The risk of ending up in ICU if you have an infection is now substantially lower than it was in any other time in the pandemic, but of course more people have infections now that community transmission is Australia-wide. We have just under half the number of people with Covid infections in ICU now (133) as we did in October last year (300), even though on average we have over 40,000 new cases reported each day, compared with 2,750 new cases a day in 2021. This equates to a 33-fold reduction in the ICU rate among reported infections in just six months.

Rising vaccination rates over this period is the most impactful prevention measure. Another shift is in the dominant variants, with Omicron often described as “milder”.

However, Omicron is as virulent as early variants, with the lower hospitalisation rate among infections down to immunity and treatments preventing disease escalation, and a study in the US released last week found Omicron to be just as virulent as all previous variants when patient characteristics and vaccination status were taken into account. Omicron being “mild” may therefore be less about the virus and more about our success in managing this virus.

With Omicron’s arrival and the easing of restrictions, Australia has amongst the highest “reported infection” rates per capital in the world, sitting just behind New Zealand. However, if you look at hospitalisation rates or deaths per capita, we are well down the list.

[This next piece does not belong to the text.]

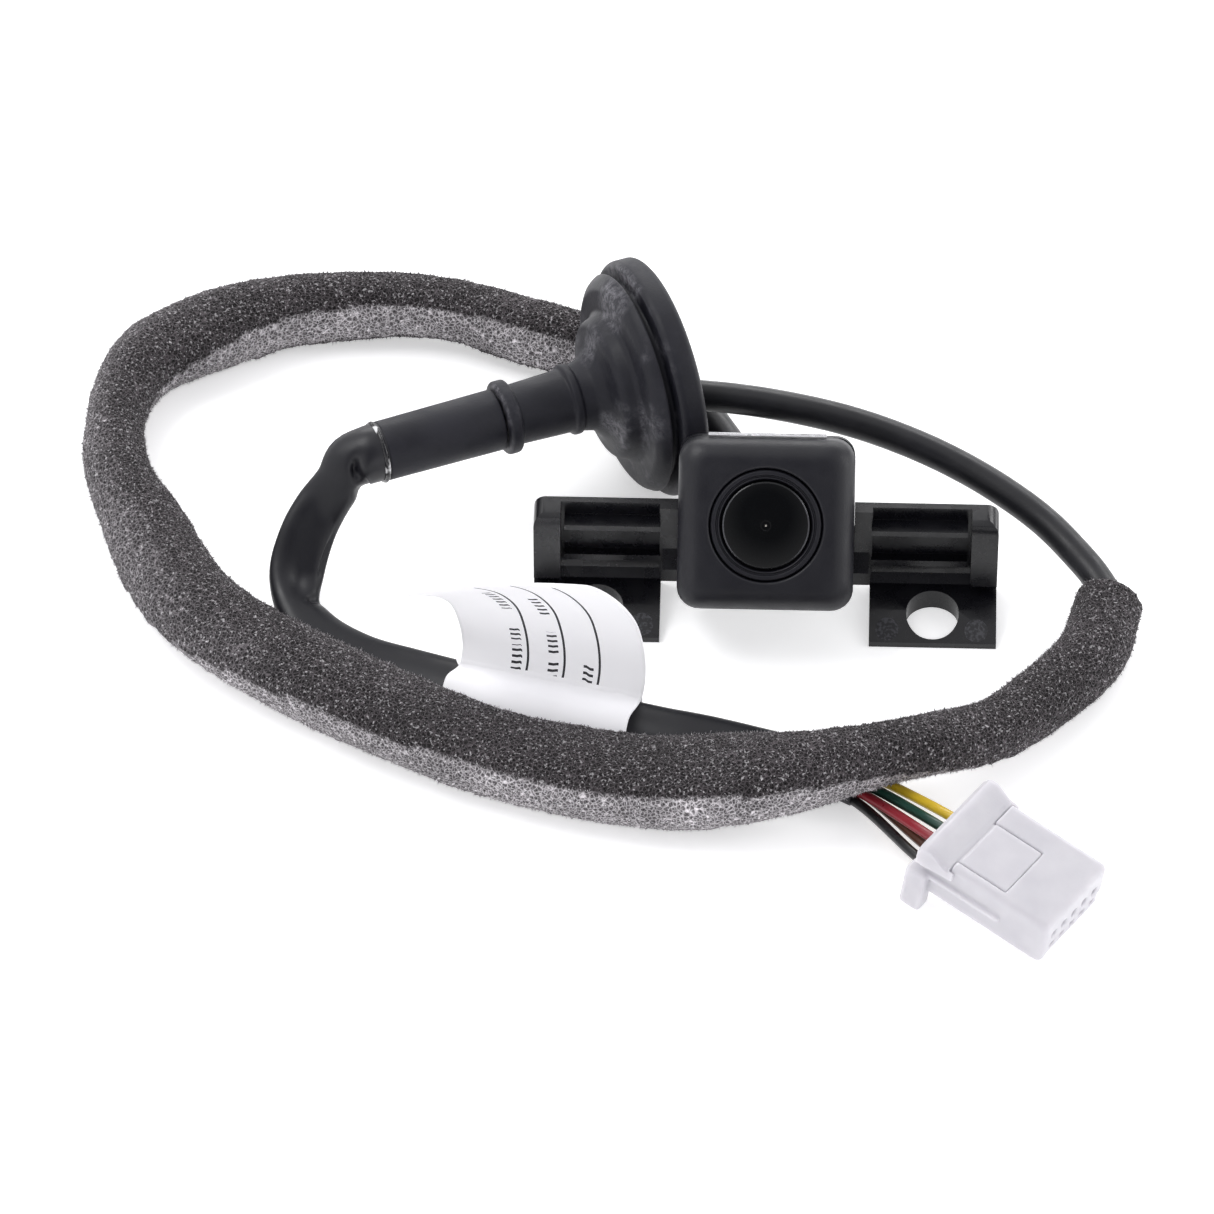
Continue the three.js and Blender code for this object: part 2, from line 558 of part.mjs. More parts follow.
function grommetBody() {
  return turned([
    [13.2, 0], [15.7, 0], [16.5, 0.6], [16.5, 3.1], [16.0, 3.8], [13.6, 3.8], [13.6, 5.0], [15.4, 5.0],
    [14.6, 6.2], [13.5, 6.9], [10.7, 7.1], [10.1, 7.6], [9.6, 9.0], [8.9, 9.6], [7.8, 9.8], [6.4, 10.3],
    [5.0, 11.5], [4.6, 13.3], [4.9, 13.6], [4.9, 14.5], [4.4, 14.8], [4.15, 22.3], [5.1, 22.5], [5.1, 24.0],
    [4.7, GROMMET_LENGTH], [2.7, GROMMET_LENGTH], [2.7, 11.4], [6.0, 8.6], [8.4, 7.0], [8.6, 5.9],
    [11.6, 5.2],
  ], 28);
}

function grommetGroup() {
  const group = new THREE.Group();
  group.position.copy(GROMMET_MOUTH);
  group.quaternion.setFromUnitVectors(new THREE.Vector3(0, 0, 1), GROMMET_AXIS);
  const sleeve = turned([
    [2.6, SLEEVE_START], [SLEEVE_RADIUS, SLEEVE_START], [SLEEVE_RADIUS - 0.1, SLEEVE_END], [2.6, SLEEVE_END],
  ], 28);
  const beadStart = SLEEVE_END + GAP;
  const bead = turned([
    [2.8, beadStart], [4.0, beadStart], [4.1, beadStart + BEAD_WIDTH / 2], [4.0, beadStart + BEAD_WIDTH],
    [2.8, beadStart + BEAD_WIDTH],
  ], 28);
  group.add(piece('grommet', grommetBody(), 'rubber'));
  group.add(piece('seal_sleeve', sleeve, 'rubber'));
  group.add(piece('adhesive_bead', bead, 'glue'));
  return group;
}

// ---------------------------------------------------------------- harness tube, label and wires
const TUBE_START = SLEEVE_END + 3 * GAP + BEAD_WIDTH;
const TUBE_ROUTE = [
  [-55.8, 8.3, 16.6], [-57.6, 6.6, 14.4], [-60.2, 4.6, 11.0], [-61.9, 2.2, 8.4], [-63.2, -1.4, 5.0],
  [-62.9, -5.6, 3.0], [-60.4, -9.8, 2.5], [-54.8, -14.8, TUBE_REST], [-47.4, -17.8, TUBE_REST],
  [-29.4, -23.4, TUBE_REST], [-14.9, -27.3, TUBE_REST], [-6.7, -28.8, 2.2], [1.5, -30.8, 1.8],
  [9.7, -33.8, 1.75], [16.2, -37.6, 1.75],
];

function harnessTube() {
  const shape = ovalShape(TUBE_HALF_WIDTH, TUBE_HALF_HEIGHT, 12);
  const fromMouthEnd = [grommetPoint(TUBE_START), ...TUBE_ROUTE].reverse();
  return swept(shape, fromMouthEnd, 18);
}

function ribbonShape(centreLine, thickness) {
  const left = [];
  const right = [];
  centreLine.forEach((point, i) => {
    const before = centreLine[Math.max(i - 1, 0)];
    const after = centreLine[Math.min(i + 1, centreLine.length - 1)];
    const along = after.clone().sub(before).normalize();
    const across = new THREE.Vector2(-along.y, along.x).multiplyScalar(thickness / 2);
    left.push(point.clone().add(across));
    right.push(point.clone().sub(across));
  });
  return new THREE.Shape([...left, ...right.reverse()]);
}

// The flag behind the tube, as [away from the front, up] from the tube's centre.
const FLAG_CURL = [
  [3.4, 3.0], [3.0, 5.6], [2.7, 8.6], [2.0, 12.2], [1.0, 16.0], [-0.6, 19.4], [-3.0, 22.6], [-5.8, 25.6],
];

// The label wraps under and over the tube and stands up behind it as a flag that curls back over.
function harnessLabel() {
  const wrapWide = TUBE_HALF_WIDTH + GAP + LABEL_THICKNESS / 2;
  const wrapHigh = TUBE_HALF_HEIGHT + GAP + LABEL_THICKNESS / 2;
  const centreLine = [];
  for (let degrees = 300; degrees >= 60; degrees -= 20) {
    const angle = THREE.MathUtils.degToRad(degrees);
    centreLine.push(new THREE.Vector2(wrapWide * Math.cos(angle), wrapHigh * Math.sin(angle)));
  }
  FLAG_CURL.forEach(([forward, up]) => centreLine.push(new THREE.Vector2(forward, up)));
  const geometry = new THREE.ExtrudeGeometry(ribbonShape(centreLine, LABEL_THICKNESS), {
    depth: LABEL_WIDTH,
    bevelEnabled: false,
  }).translate(0, 0, -LABEL_WIDTH / 2);
  const heading = THREE.MathUtils.degToRad(LABEL_HEADING);
  const across = new THREE.Vector3(-Math.sin(heading), Math.cos(heading), 0);
  const along = new THREE.Vector3(Math.cos(heading), Math.sin(heading), 0);
  const turn = new THREE.Matrix4().makeBasis(across, new THREE.Vector3(0, 0, 1), along);
  return geometry.applyMatrix4(turn).translate(...LABEL_CENTRE.toArray());
}

// ---------------------------------------------------------------- connector
const CONNECTOR_TURN = new THREE.Euler(
  0, THREE.MathUtils.degToRad(CONNECTOR_PITCH), THREE.MathUtils.degToRad(CONNECTOR_HEADING), 'ZYX',
);

// Each wire: its colour, its place in the tube's mouth (across, up) and its cavity (column, row).
const WIRES = [
  { name: 'black', mouth: [-2.75, 1.1], column: -2, row: 0 },
  { name: 'brown', mouth: [-0.85, 0.95], column: -1, row: 0 },
  { name: 'red', mouth: [-1.7, 2.6], column: -1, row: 1 },
  { name: 'green', mouth: [0, 2.6], column: 0, row: 1 },
  { name: 'yellow', mouth: [1.8, 2.4], column: 1, row: 1 },
];

function columnAcross(column) {
  return column * CAVITY_PITCH;
}

function connectorPoint(along, across, z) {
  return new THREE.Vector3(along, across, z).applyEuler(CONNECTOR_TURN).add(CONNECTOR_CENTRE).toArray();
}

function wireGeometry(wire) {
  const end = TUBE_ROUTE[TUBE_ROUTE.length - 1];
  const before = TUBE_ROUTE[TUBE_ROUTE.length - 2];
  const heading = Math.atan2(end[1] - before[1], end[0] - before[0]);
  const across = [-Math.sin(heading), Math.cos(heading)];
  const out = [Math.cos(heading), Math.sin(heading)];
  const mouthPoint = (distance) => [
    end[0] + out[0] * distance + across[0] * wire.mouth[0],
    end[1] + out[1] * distance + across[1] * wire.mouth[0],
    wire.mouth[1],
  ];
  const rear = -CONNECTOR_LENGTH / 2;
  const height = CAVITY_ROWS[wire.row];
  const start = mouthPoint(GAP);
  const lead = mouthPoint(2.5);
  const approach = connectorPoint(rear - 3.5, columnAcross(wire.column), height);
  const middle = lead.map((value, i) => (value + approach[i]) / 2);
  const finish = connectorPoint(rear + 2, columnAcross(wire.column), height);
  const shape = ovalShape(WIRE_RADIUS, WIRE_RADIUS, 8);
  return swept(shape, [start, lead, middle, approach, finish], 5);
}

function connectorHousing() {
  const half = CONNECTOR_LENGTH / 2;
  const wide = CONNECTOR_WIDTH / 2;
  const shape = roundedRectangle(CONNECTOR_WIDTH, CONNECTOR_TOP - CONNECTOR_BASE, 0.7);
  const alongX = new THREE.Matrix4().makeBasis(
    new THREE.Vector3(0, 1, 0), new THREE.Vector3(0, 0, 1), new THREE.Vector3(1, 0, 0),
  );
  const body = new THREE.ExtrudeGeometry(shape, {
    depth: CONNECTOR_LENGTH,
    bevelEnabled: false,
    curveSegments: 3,
  }).applyMatrix4(alongX).translate(-half, 0, (CONNECTOR_TOP + CONNECTOR_BASE) / 2);
  const leg = box(
    -half - LEG.behind, -half + LEG.ahead, -wide - LEG.outside, -wide + LEG.inside, -LEG.depth, LEG.top,
  );
  const railBack = -half - RAIL.behind;
  const sideRail = box(
    railBack, railBack + RAIL.length, -wide - RAIL.outside, -wide + RAIL.inside, RAIL.low, RAIL.top,
  );
  const pocket = box(
    -half - 2, LEVER_ROOT + GAP, LEVER_OFFSET - LEVER_WIDTH / 2 - GAP, LEVER_OFFSET + LEVER_WIDTH / 2 + GAP,
    POCKET_FLOOR, CONNECTOR_TOP + 1,
  );
  const rearNotch = box(-half - 2, LEVER_REACH - GAP, -wide - 1, wide + 1, POCKET_FLOOR, CONNECTOR_TOP + 1);
  const retainerSlot = box(
    half - RETAINER.length - GAP, half + 1, -wide + RETAINER.near, wide + 1,
    CONNECTOR_BASE - 1, CONNECTOR_BASE + RETAINER.thickness + GAP,
  );
  const places = CAVITY_ROWS.flatMap((z) => CAVITY_COLUMNS.map((column) => [columnAcross(column), z]));
  const edge = CAVITY_SIZE / 2;
  const cavities = places.map(([y, z]) => (
    box(-half + CAVITY_BACK, half + 1, y - edge, y + edge, z - edge, z + edge)
  ));
  const wireHoles = places.map(([y, z]) => (
    rodZ(WIRE_HOLE_RADIUS, -half - 1, -half + CAVITY_BACK + 0.4, 0, 0, 10).rotateY(Math.PI / 2)
      .translate(0, y, z)
  ));
  return cut(join(body, leg, sideRail), pocket, rearNotch, retainerSlot, ...cavities, ...wireHoles);
}

function latchLever() {
  const half = CONNECTOR_LENGTH / 2;
  const wide = CONNECTOR_WIDTH / 2;
  const near = LEVER_OFFSET - LEVER_WIDTH / 2;
  const far = LEVER_OFFSET + LEVER_WIDTH / 2;
  const tongue = box(LEVER_REACH, LEVER_ROOT, near, far, LEVER_BOTTOM, CONNECTOR_TOP);
  const web = box(-half + 0.8, LEVER_REACH + 0.5, near, far, LEVER_BOTTOM, WEB_TOP);
  const lip = new THREE.ExtrudeGeometry(roundedRectangle(LIP.length, LIP.height, LIP.corner), {
    depth: CONNECTOR_WIDTH - 2 * LIP.inset,
    bevelEnabled: false,
    curveSegments: 4,
  }).rotateX(Math.PI / 2).translate(-half + 0.6, wide - LIP.inset, LIP.middle);
  return join(tongue, web, lip);
}

function connectorRetainer() {
  const half = CONNECTOR_LENGTH / 2;
  const wide = CONNECTOR_WIDTH / 2;
  return box(
    half - RETAINER.length, half - RETAINER.setback, -wide + RETAINER.near + GAP, wide - RETAINER.far,
    CONNECTOR_BASE, CONNECTOR_BASE + RETAINER.thickness,
  );
}

function connectorGroup() {
  const half = CONNECTOR_LENGTH / 2;
  const group = new THREE.Group();
  group.position.copy(CONNECTOR_CENTRE);
  group.rotation.copy(CONNECTOR_TURN);
  group.add(piece('connector_housing', connectorHousing(), 'nylon'));
  group.add(piece('latch_lever', latchLever(), 'nylon'));
  group.add(piece('connector_retainer', connectorRetainer(), 'nylon'));
  WIRES.forEach((wire) => {
    const y = columnAcross(wire.column);
    const z = CAVITY_ROWS[wire.row];
    const edge = TERMINAL_SIZE / 2;
    const barrel = box(-half + 3.4, half - 4, y - edge, y + edge, z - edge, z + edge);
    const socket = box(half - 8, half - 3, y - edge / 2, y + edge / 2, z - edge / 2, z + edge / 2);
    group.add(piece(`terminal_${wire.name}`, cut(barrel, socket), 'tin'));
  });
  return group;
}

// ---------------------------------------------------------------- assembly
const camera = new THREE.Group();
const stand = new THREE.Group();
stand.position.y = -STAND_SHIFT;
stand.add(cameraModule());
stand.add(piece('bracket', bracket(), 'bracketPlastic'));
camera.add(stand);
const cableShape = ovalShape(CABLE_RADIUS, CABLE_RADIUS, 10);
camera.add(piece('camera_cable', swept(cableShape, cableRoute(), 50), 'jacket'));
camera.add(piece('foam_sleeve', foamSleeve(), 'foam'));
camera.add(grommetGroup());
camera.add(piece('harness_tube', harnessTube(), 'vinyl'));
camera.add(piece('harness_label', harnessLabel(), 'paper'));
WIRES.forEach((wire) => camera.add(piece(`wire_${wire.name}`, wireGeometry(wire), wire.name)));
camera.add(connectorGroup());

export default camera;
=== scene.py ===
"""The looks of a vehicle backup camera: a tilted camera module in a winged bracket, with its foam-wrapped
cable, rubber grommet, flattened harness tube, label flag, wires and white connector. Metres, +Z up."""
import contextlib
import functools
from math import copysign, cos, degrees, exp, hypot, pi, radians, sin, sqrt

import bmesh
import bpy
import numpy as np
from mathutils import Matrix, Vector, noise
from numpy.linalg import norm


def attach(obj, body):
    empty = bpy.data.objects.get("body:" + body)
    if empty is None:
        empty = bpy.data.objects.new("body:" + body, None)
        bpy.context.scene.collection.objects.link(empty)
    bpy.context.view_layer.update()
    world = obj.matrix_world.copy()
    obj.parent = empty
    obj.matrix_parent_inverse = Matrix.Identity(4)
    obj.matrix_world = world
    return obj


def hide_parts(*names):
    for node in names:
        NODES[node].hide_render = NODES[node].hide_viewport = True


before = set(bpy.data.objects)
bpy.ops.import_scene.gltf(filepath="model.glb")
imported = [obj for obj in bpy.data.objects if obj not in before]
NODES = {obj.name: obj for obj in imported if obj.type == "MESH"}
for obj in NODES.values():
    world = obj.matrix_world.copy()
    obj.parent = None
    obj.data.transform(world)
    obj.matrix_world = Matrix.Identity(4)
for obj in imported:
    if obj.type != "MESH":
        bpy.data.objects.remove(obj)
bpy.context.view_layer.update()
MAIN = "camera_and_harness"
MM = 0.001

# ---- view, as in the photograph
VIEW_TURN = radians(1.6)
VIEW_RISE = radians(45)
VIEW_TARGET = Vector((-0.0213, -0.0019, 0.0))
VIEW_DISTANCE = 1.3
VIEW_WIDTH = 0.164

# ---- module and grommet frames, as in the CAD
LENS_ELEVATION = radians(41)
FACE_CENTRE = Vector((0, -5.846, 19.9)) * MM
MODULE_FRAME = Matrix.Translation(FACE_CENTRE) @ Matrix.Rotation(pi / 2 - LENS_ELEVATION, 4, "X")
MODULE_DEPTH = 12.3
GLAND_HEIGHT = 4.0
GROMMET_MOUTH = Vector((-14.3, 26.7, 16.6)) * MM
GROMMET_AXIS = Vector((-0.913, -0.407, 0.012)).normalized()
SLEEVE_START = 24.6
SLEEVE_END = 41.4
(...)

Take the UK, for example. They are further through their BA2 wave, reporting a case rate that is 10% of ours, yet twice the hospitalisation rate. This tells us that it is not possible to directly compare infection rates as some wind down their testing programs. We are in fact likely to have half the infection rate of the UK today.

But Australia’s infection rates are still 15 times higher than with Delta, and even with a smaller proportion of infections ending up in hospital from their infection, the sheer number of cases still translates to higher death counts than we have seen previously.

There is an urgent need to understand more about who is becoming severely ill, and whether this may have been avoidable. The booster doses have been critical for rebuilding protection from serious disease with Omicron, and Israeli data show that this protection is sustained beyond six months.

GPs can now prescribe antivirals, making these readily available to those at risk of severe disease early in their infection. But there may be factors contributing to poor health outcomes that we can address, including delays in diagnosis and missing the critical time window when antivirals can be effective.

Infection rates remain high, with a succession of Omicron variants now increasing the risk of reinfection. It is not surprising that subvariants appeared after massive BA.1 and BA.2 waves hit the northern and southern hemispheres simultaneously – every infection increases the chance of seeing a new variant and new infections peaked at over 3.8 million a day globally on 21 January this year where previous waves never reached a million.

We are not out of the woods yet as it can take some weeks for a new variant to spread sufficiently to be detected. On the upside, to be successful new variants must be even more transmissible than Omicron, and this reduces the proportion that will pose a threat.

I believe we will not know that we have left the pandemic period until after the event, when we have entered a period of greater control of the virus and consistency in variants and our public health responses and, with that, certainty.

We are on the way, but in Australia we need to be sure that preventable deaths are addressed before we set expectations for this disease in the transition out of the pandemic period.

We must also remember that everything we each do to avoid getting the virus, or passing it on, helps us make that transition sooner.

  • Catherine Bennett is chair in epidemiology at Deakin University.